Materials Select Sector SPDR Fund (XLB) seeks to track the Materials Select Sector Index, which measures the performance of materials companies within the S&P 500, including chemical manufacturers, mining companies, paper producers, and construction materials firms. This sector-focused equity ETF provides concentrated exposure to approximately 25-30 large-cap U.S. materials stocks.
How It Works
XLB uses a passively managed, market-capitalization-weighted approach that mirrors the Materials Select Sector Index composition. The fund holds all constituent materials stocks from the S&P 500 in proportion to their market value, with larger companies like Linde and Sherwin-Williams receiving higher allocations. Rebalancing occurs quarterly to maintain sector purity and index alignment.

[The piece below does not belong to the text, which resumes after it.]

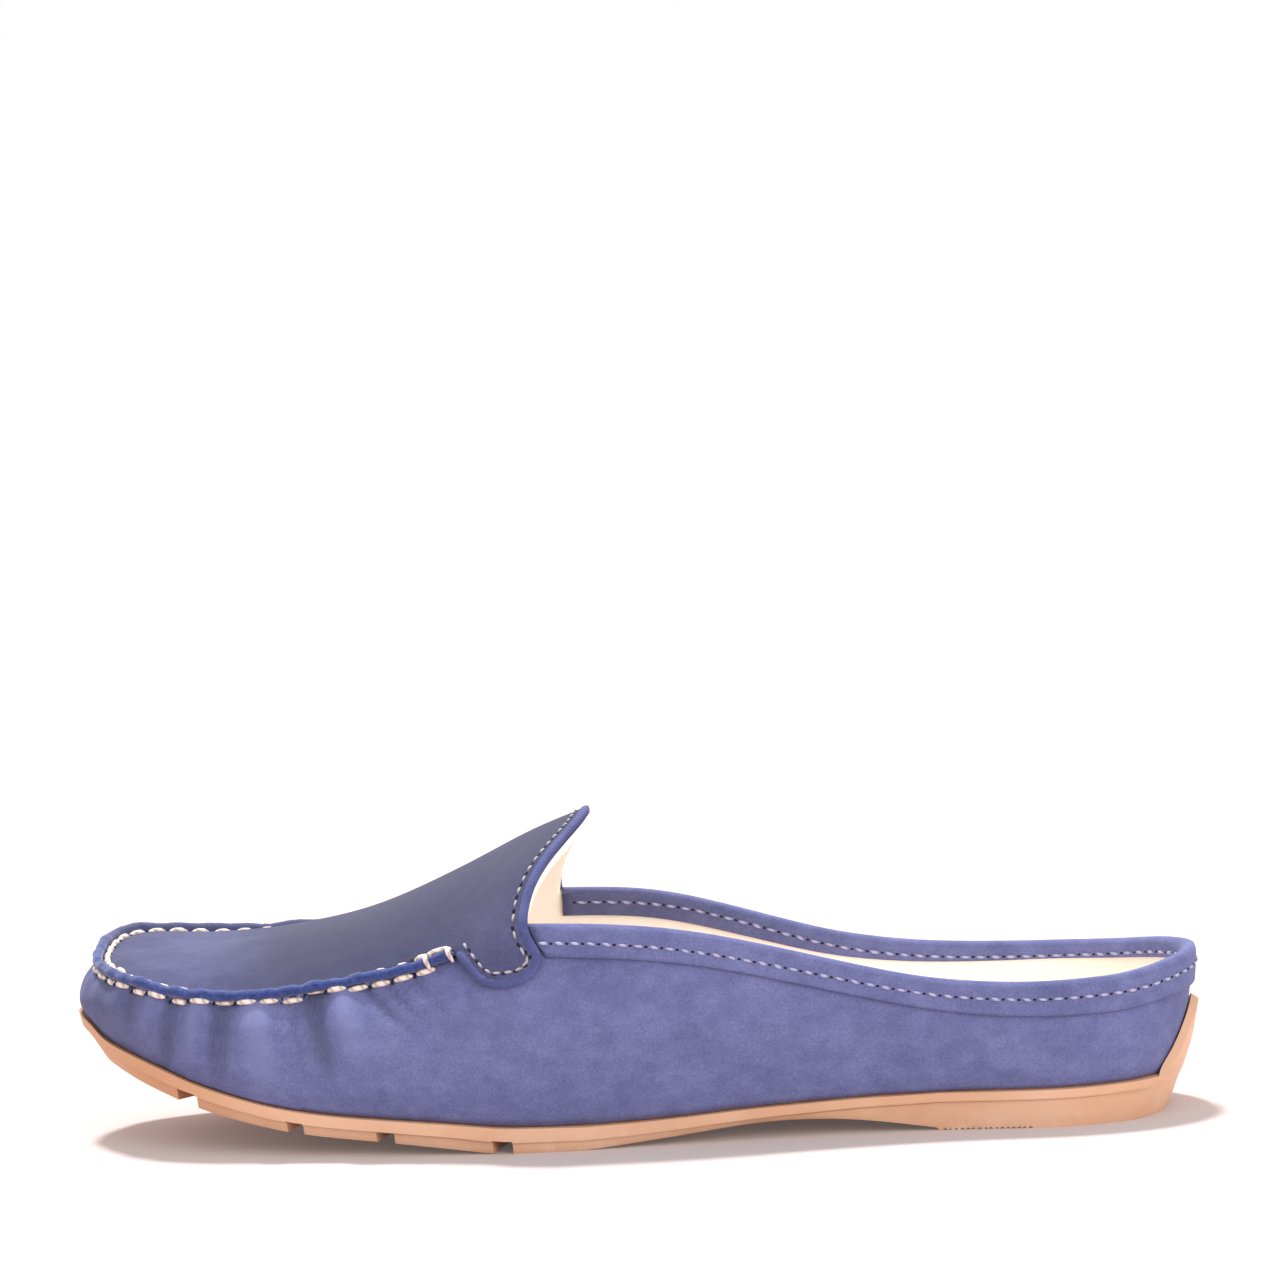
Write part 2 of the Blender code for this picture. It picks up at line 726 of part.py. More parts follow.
def make_apron_seam(shoe, material):
    """The raised bead where apron and vamp are pinched together, from ear to ear."""
    angles = FRONT[:EAR_COLUMN]
    route = [("lateral", angle) for angle in reversed(angles)]
    route += [("medial", angle) for angle in angles[1:]]
    rings = []
    for side, angle in route:
        seam = top_of_wall(side, angle)
        off = unit(normal(side, angle, 1.0) + normal(side, angle, 1.0 + 1e-5))
        step = 0.004
        ahead = top_of_wall(side, angle + step) - top_of_wall(side, max(angle - step, 0.0))
        if angle == 0.0:
            ahead = top_of_wall("medial", step) - top_of_wall("lateral", step)
        elif side == "lateral":
            ahead = -ahead
        ahead = unit(ahead)
        off = unit(off - ahead * off.dot(ahead))
        across = np.cross(ahead, off)
        centre = seam + off * (GAP + BEAD_HEIGHT / 2)
        ring = []
        for corner in range(BEAD_SIDES):
            bend = 2 * pi * corner / BEAD_SIDES
            reach = across * cos(bend) * BEAD_WIDTH / 2
            ring.append(centre + reach + off * sin(bend) * BEAD_HEIGHT / 2)
        rings.append(ring)
    mesh = bmesh.new()
    hull_of_rings(mesh, rings)
    return finished(mesh, "apron_seam", material, shoe)


def binding_section(side, place_of_depth):
    """The folded strip in section: down the outer face, over the edge, down the inner face."""
    edge = place_of_depth(0.0)
    outer_depth = OUTER_DEPTH(edge)
    inner_depth = INNER_DEPTH(edge)

    def on_face(place, depth, out):
        angle = turn(place)
        return lifted(side, angle, level_at_depth(side, angle, depth), out)

    def outside(depth, out):
        return on_face(place_of_depth(depth), depth, out)

    def inside(depth, out):
        return on_face(edge, depth, -(WALL + out))

    def above(out, rise):
        cage = wall_cage(side, turn(edge))
        return lifted(side, turn(edge), 1.0, out) + unit(cage[3] - cage[2]) * rise

    outer = GAP + BINDING
    return [
        outside(outer_depth, outer), outside(outer_depth / 2, outer), above(outer, 0.0),
        above(-WALL / 2, outer), above(-(WALL + outer), 0.0),
        inside(inner_depth / 2, outer), inside(inner_depth, outer),
        inside(inner_depth, GAP), inside(inner_depth / 2, GAP),
        above(-(WALL + GAP), GAP), above(GAP, GAP),
        outside(outer_depth / 2, GAP), outside(outer_depth, GAP),
    ]


def make_topline_binding(shoe, material):
    """The strip folded over the topline, from one ear round the heel to the other."""
    ear = Curve([-level for _, level in EAR_REAR_EDGE], column(EAR_REAR_EDGE, 0, 1.0))
    margin = BINDING_CLEARANCE / LENGTH

    def start_place(side):
        def place(depth):
            level = level_at_depth(side, turn(THROAT), depth)
            return ear(-level) + margin
        return place

    def section(side, index):
        start = start_place(side)
        skew = max(1 - index / 3, 0.0)

        def place(depth):
            return share_of(REAR[index] + (turn(start(depth)) - REAR[0]) * skew)
        return binding_section(side, place)

    last = len(REAR) - 1
    rings = [section("lateral", index) for index in range(last + 1)]
    rings += [section("medial", index) for index in reversed(range(last))]
    mesh = bmesh.new()
    hull_of_rings(mesh, rings)
    return finished(mesh, "topline_binding", material, shoe)


def make_insole(shoe, material):
    """The leather sock on its board, inside the walls and on the unit's top face."""
    inset = RIM_LEDGE + WALL + GAP
    rings = []
    first = sole_stations()[1] * 0.5
    stations = [first] + [a for a in FRONT[2:] + REAR[1:-1]] + [pi - 0.04]
    for angle in stations:
        edges = {side: rim_inset(side, angle, inset) for side in SIDES}
        ring = []
        for side, order in (("lateral", 1), ("medial", -1)):
            edge = edges[side]
            centre = (edges["lateral"] + edges["medial"]) / 2
            inner = INSOLE_SHOULDER * edge + (1 - INSOLE_SHOULDER) * centre
            foot = edge.copy()
            foot[2] = rim_height(edge[0]) + GAP
            rim = edge.copy()
            rim[2] = foot[2] + INSOLE
            inner[2] = rim_height(inner[0]) + GAP + INSOLE - INSOLE_CUP * SHOULDER_CUP
            ring += [foot, rim, inner][::order]
            if side == "lateral":
                middle = (edges["lateral"] + edges["medial"]) / 2
                middle[2] = rim_height(middle[0]) + GAP + INSOLE - INSOLE_CUP
                ring.append(middle)
        rings.append(ring)
    mesh = bmesh.new()
    hull_of_rings(mesh, rings)
    return finished(mesh, "insole", material, shoe)


def main():
    for old in list(bpy.data.objects):
        bpy.data.objects.remove(old, do_unlink=True)
    shoe = bpy.data.collections.new("loafer_mule")
    cutters = bpy.data.collections.new("cutters")
    for collection in (shoe, cutters):
        bpy.context.scene.collection.children.link(collection)
    nubuck = make_material("blue_nubuck", (0.045, 0.070, 0.230), 0.85)
    raw_edge = make_material("blue_suede_edge", (0.030, 0.060, 0.300), 0.9)
    rubber = make_material("caramel_rubber", (0.480, 0.220, 0.090), 0.5)
    leather = make_material("cream_leather", (0.760, 0.600, 0.440), 0.6)
    make_outsole(shoe, cutters, rubber)
    make_insole(shoe, leather)
    make_upper(shoe, nubuck)
    make_apron(shoe, nubuck)
    make_apron_seam(shoe, raw_edge)
    make_topline_binding(shoe, nubuck)


main()
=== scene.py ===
"""The looks of a loafer mule for the left foot: blue nubuck, a hand-stitched moccasin
front, cream leather inside, on a caramel rubber unit. Metres, toe towards -X, the
little-toe side towards -Y, standing on the floor at z = 0."""

import math
import random

import bmesh
import bpy
import numpy as np
from mathutils import Matrix, Vector, noise
from mathutils.bvhtree import BVHTree
from mathutils.kdtree import KDTree


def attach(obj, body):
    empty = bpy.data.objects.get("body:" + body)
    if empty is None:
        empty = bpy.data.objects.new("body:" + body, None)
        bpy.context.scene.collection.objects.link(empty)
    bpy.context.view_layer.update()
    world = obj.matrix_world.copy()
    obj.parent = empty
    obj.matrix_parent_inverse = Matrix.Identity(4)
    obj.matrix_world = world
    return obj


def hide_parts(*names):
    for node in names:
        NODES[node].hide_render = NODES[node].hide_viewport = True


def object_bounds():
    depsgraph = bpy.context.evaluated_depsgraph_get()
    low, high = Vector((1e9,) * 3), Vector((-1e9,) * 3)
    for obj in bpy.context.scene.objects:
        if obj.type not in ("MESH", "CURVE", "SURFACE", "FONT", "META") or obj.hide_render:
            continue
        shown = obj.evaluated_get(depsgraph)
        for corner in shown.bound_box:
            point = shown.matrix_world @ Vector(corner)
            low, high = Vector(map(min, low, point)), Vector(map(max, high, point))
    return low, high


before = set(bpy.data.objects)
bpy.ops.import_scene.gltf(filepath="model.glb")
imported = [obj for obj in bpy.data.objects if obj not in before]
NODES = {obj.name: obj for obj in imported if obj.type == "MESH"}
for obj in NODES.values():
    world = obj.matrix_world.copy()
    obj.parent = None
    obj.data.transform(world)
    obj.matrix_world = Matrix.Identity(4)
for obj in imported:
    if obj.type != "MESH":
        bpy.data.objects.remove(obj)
cad_low, cad_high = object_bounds()
LENGTH = cad_high.x - cad_low.x
MM = 0.001


# The camera stands low on the little-toe side, a little to the heel, and is rolled so that
# the heel sits higher in the picture. It was found from lines of known direction.
PICTURE_PX = 1280
FOCAL_PX = 6600
AIM_PX = (640, 1020.6)
CAMERA_AZIMUTH = math.radians(4.0)
CAMERA_ELEVATION = math.radians(9.0)
CAMERA_ROLL = math.radians(2.5)
CAMERA_DISTANCE = 1.5
CAMERA_AIM = Vector((0.00425, -0.0436, 0.030))
SENSOR = 36.0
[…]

With typically 25-30 holdings, the ETF offers concentrated exposure to the materials sector with top 10 holdings often comprising 60-70% of assets.
Key Features
- Pure-play materials sector exposure covering chemicals, mining, packaging, and construction materials within S&P 500 universe
- Highly liquid with tight bid-ask spreads due to State Street's market-making capabilities and strong institutional adoption
- Cyclical sector positioning benefits from economic expansion, infrastructure spending, and commodity price appreciation cycles
Risks
- This ETF can lose value during economic slowdowns when materials demand drops, potentially declining 40-50% in severe recessions like 2008-2009
- Commodity price volatility directly impacts holdings, with oil, metals, and chemical input costs creating earnings unpredictability and stock price swings
- Sector concentration risk means poor performance in materials cannot be offset by other sectors, amplifying volatility versus broad market ETFs
Who Should Own This
Best suited as a satellite holding (5-15% of equity allocation) for tactical investors with medium-to-high risk tolerance seeking cyclical sector exposure. Appropriate for 1-3 year time horizons during economic expansion phases or commodity bull markets. Works well for investors implementing sector rotation strategies or seeking inflation hedges through materials exposure.